Question

Show that if A and B are square matrices such that AB = BA then, $ {{\left( A+B \right)}^{2}}={{A}^{2}}+2AB+{{B}^{2}}$?

Answer 1

Hint: In order to do this question, you need to first write $ {{\left( A+B \right)}^{2}}=\left( A+B \right)\left( A+B \right)$ in this form. After writing it like this, you need to multiply all the terms using the distribution law. Then you get two terms AB and BA but since AB = BA you can write it as 2AB or 2BA. But in the question, in the right hand side, there is 2AB. Therefore, we write the 2AB term instead of 2BA.

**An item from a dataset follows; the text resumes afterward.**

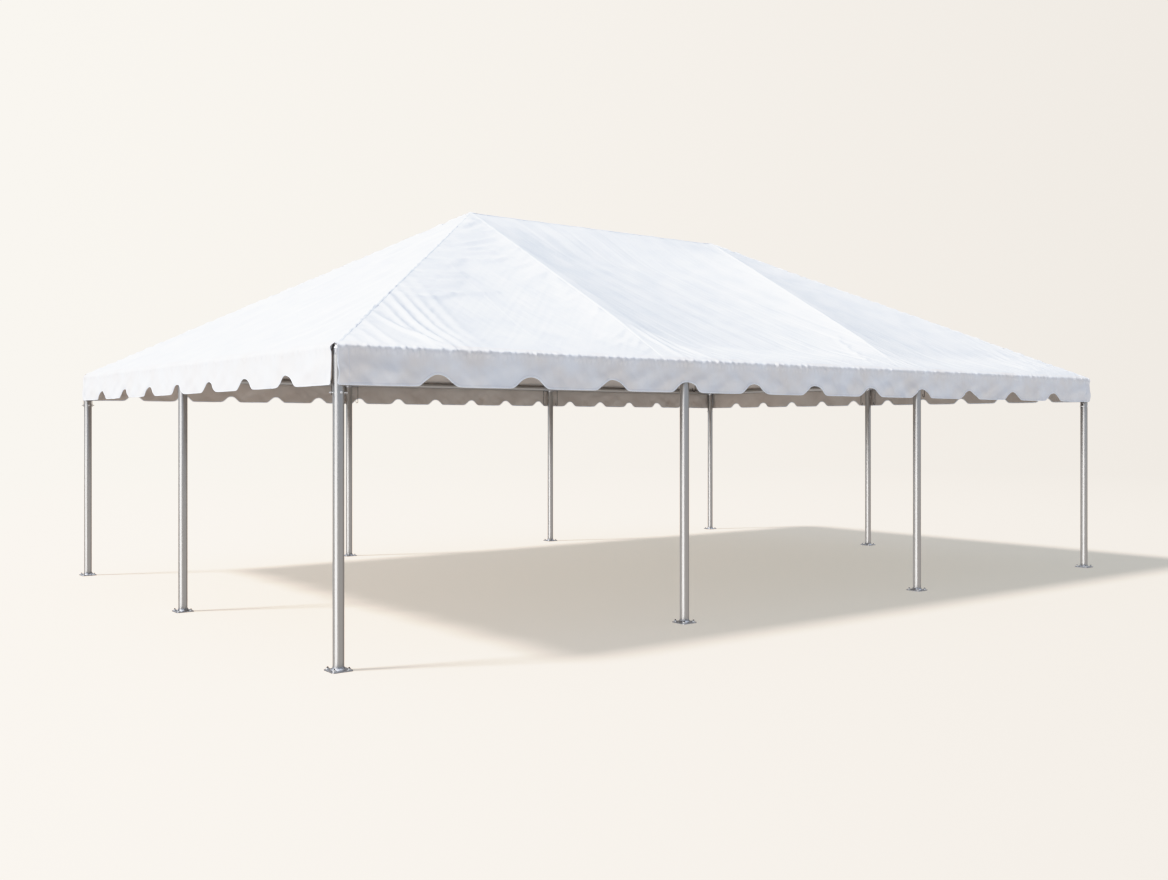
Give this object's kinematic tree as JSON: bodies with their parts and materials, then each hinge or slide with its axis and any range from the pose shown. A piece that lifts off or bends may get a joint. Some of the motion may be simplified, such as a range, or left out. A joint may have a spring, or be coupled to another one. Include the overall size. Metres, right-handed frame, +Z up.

Complete step by step solution:
The first step to do this question is to write the square terms as a product of two terms. Therefore, by writing it in that form, we get
$ \Rightarrow {{\left( A+B \right)}^{2}}=\left( A+B \right)\left( A+B \right)$
Now , we have to use the distribution law to find the product of all the terms. According to the distribution law, we have $ \left( a+b \right)\left( c+d \right)=ac+ad+bc+bd$. Therefore, by using this law, we get
$ \Rightarrow \left( A+B \right)\left( A+B \right)={{A}^{2}}+AB+BA+{{B}^{2}}$
Here, we got two terms as AB and BA. But according to the question, AB = BA. Hence we can write the AB + BA as 2AB. Hence, by using this, we get
$ \Rightarrow \left( A+B \right)\left( A+B \right)={{A}^{2}}+2AB+{{B}^{2}}$
From here, we can see that we get the answer as $ {{\left( A+B \right)}^{2}}={{A}^{2}}+2AB+{{B}^{2}}$
Hence, we proved that $ {{\left( A+B \right)}^{2}}={{A}^{2}}+2AB+{{B}^{2}}$ when A and B are square matrices and AB = BA.

Note: For solving this question, you need to know the distribution law, otherwise you cannot solve this problem. Also, the equation in the question only applies when A and B are square matrices. In other cases, it does not apply.